The so-called ‘documentary turn’ in contemporary art and the emergence of new digital technologies has in recent years created a fertile field of aesthetic and technological possibilities for the development of the documentary form. These possibilities were especially manifest in the two ‘In Focus’ sections of the festival, which focused on moving-image works by contemporary artists Mary Helena Clark and Danielle Brathwaite-Shirley, as well as in the ‘Expanded Realities’ exhibition, which featured interactive and immersive films and video games employing CGI and VR technology. Breaking with conventional modes of documentary realism, these works variously employed the mediums of film, video and digital animation to probe the multiple and mutable realities of our world in often formally reflexive and imaginative ways. Yet whether such practices – which tended to place little or no importance on the referential dimension of images, oral testimony or other archival materials – should be conceived as working within or as extensions of the documentary tradition was not always convincing.

Documentary is an inherently slippery category which tends to elude definition. It is, perhaps, best defined as a mode of representation that foregrounds the indexical or evidential aspect of written documents or audio-visual records. It does not, however, mean the simple absence of fiction, as the related category ‘nonfiction’ suggests. For, as many point out, the transformation of documents into a documentary necessarily entails some degree of narrative construction or interpretative framing. This vexed relationship between indexical records and their artistic and discursive shaping is at the core of documentary as a critical method and practice, which, as Gilberto Perez argues, must continuously negotiate ‘that uncertain frontier where documentary and fiction meet’.

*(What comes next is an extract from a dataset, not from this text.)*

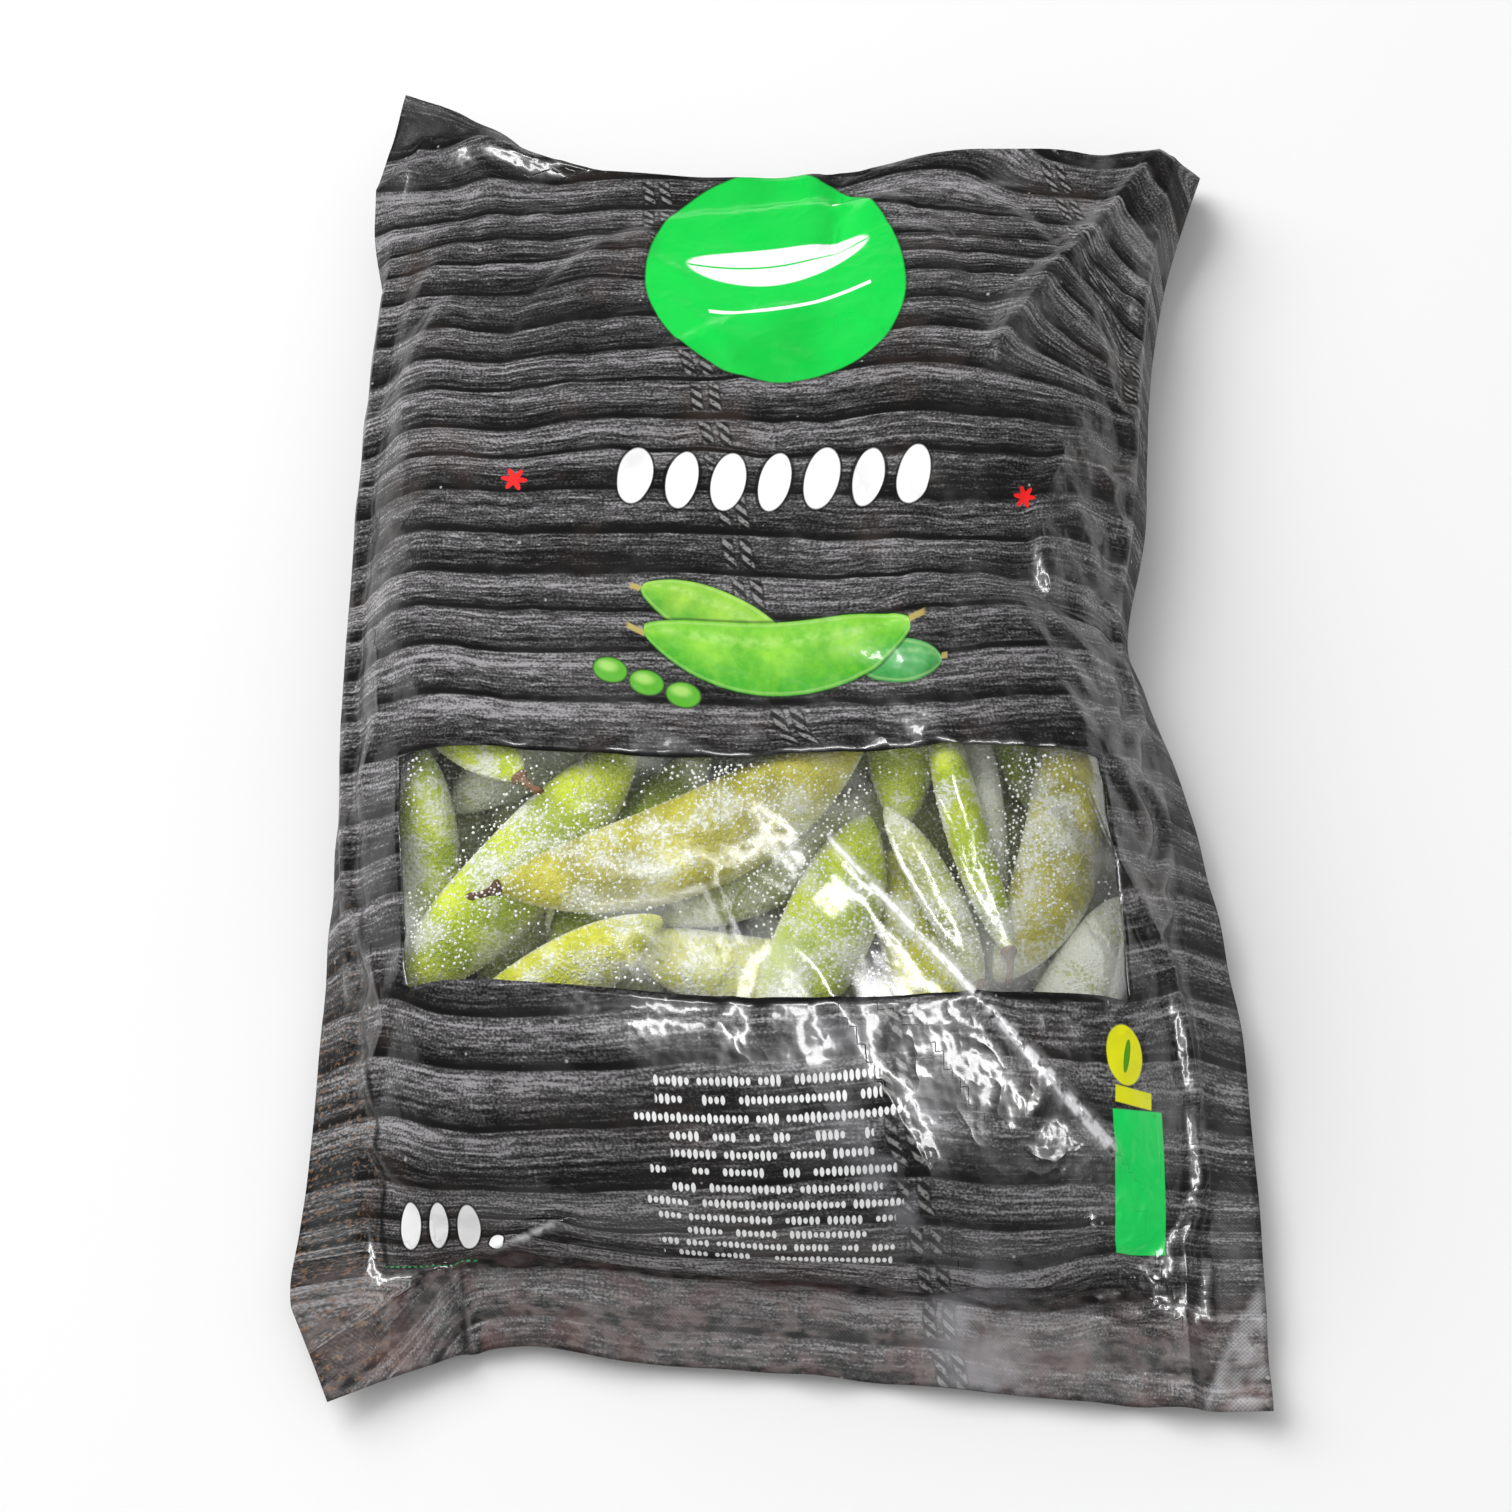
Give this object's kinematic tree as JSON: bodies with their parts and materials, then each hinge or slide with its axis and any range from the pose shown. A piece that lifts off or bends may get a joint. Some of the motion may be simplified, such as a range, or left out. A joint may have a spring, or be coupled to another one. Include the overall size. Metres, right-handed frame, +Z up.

This frontier was more productively engaged elsewhere in the festival in a series of events and films dealing with the entangled geographies of colonial history. Exemplary here were the two latest iterations of Annabelle Aventurin and Léa Morin’s project Non Aligned Archives, in which the two archivists endeavour to reassemble and restore the fragmentary remnants of unfinished or lost works made by marginalised or forgotten African diasporic filmmakers. In the meticulously researched lecture performance And Everyday Exile, Morin pieced together various letters, photographs and films related to the Moroccan filmmaker Karim Idriss in an attempt to conjure an untraceable film he made in 1970. Akin to Saidiya Hartman’s method of ‘critical fabulation’, Morin marshalled these documents to tell a moving story about Idriss’s life in exile in Poland and France, as well as to illuminate the silences and halted dreams to which his scattered archive gives testimony.

The method of critical fabulation was also compellingly employed in two archival essay films by Sanaz Sohrabi and Miranda Pennell, which, in different ways, adopted essayistic and speculative narrative strategies to interrogate Britain’s colonial past. In Scenes of Extraction, 2023, Sohrabi reworks photographs and films culled from the British Petroleum archive, using collage and CGI maps to excavate the history of British oil operations in Iran during the early 20th century, as well as the implication of the camera in these extractive processes. In Trouble, 2023, Pennell investigates RAF survey photographs of Egypt and Iraq taken in 1928, carefully scrutinising how these images attempt to capture and control the region they depict. In both works, Sohrabi and Pennell notably turn to the language of spectres and the supernatural as a way to invoke the shadowy and ghostly presences concealed within these archival images, as well as to intimate the eerie ways in which past colonial injustices continue to haunt our contemporary world.

Haunting, as Avery Gordon contends, is a constituent phenomenon of modern social life, in that it registers the way in which ‘a repressed or unresolved social violence’ makes itself felt or known in the present. Such spectral and untimely presences, as Gordon underscores, trouble conventional ‘distinctions between what is (socially) real and what is fictional’, evading the grasp of positivist representational practices like the traditional documentary. In Riar Rizaldi’s Monisme, 2023, and Bo Wang’s An Asian Ghost Story, 2023, the two filmmakers respectively turn to the hybrid form of docufiction as a means to reckon with the ghostly and liminal realities generated by colonial-capitalist globalisation. In the former, Rizaldi interweaves documentary interviews with fictional episodes to create a multi-dimensional study of the scientific, mining and indigenous communities that live and work around Mount Merapi in Indonesia. In the latter, Wang combines archival and staged elements to explore the rise of Hong Kong during the Cold War to become the largest international exporter of human hair. For both filmmakers, the spectral emerges as an apt methodology for exploring realms of experience and truth that typically escape the reified binaries that define modern systems of thought, such as fact/fiction, science/myth and west/east.

In Miko Revereza’s Nowhere Near, 2023, the theme of haunting is approached through a distinctly autobiographical lens. Part diary, part essay and part detective story, the film documents the American-Filipino filmmaker’s investigation into the reasons behind his family’s status as undocumented immigrants living in Los Angeles. In inquiring into his family’s history, Revereza is gradually confronted with the transformative recognition that his personal identity is intimately imbricated with larger geopolitical forces that reverberate across generations and national borders: from the post-9/11 US immigration policy that derailed his parent’s visa claim to the Spanish and US occupations of the Philippines. As with the other standout works featured at the festival, the film’s interrogation of the uncertain frontier between documentary and fiction serves to affectively draw us in to reflecting on those dense sites where social reality and the spectres of history meet.

Alex Fletcher is a writer and lecturer based in London.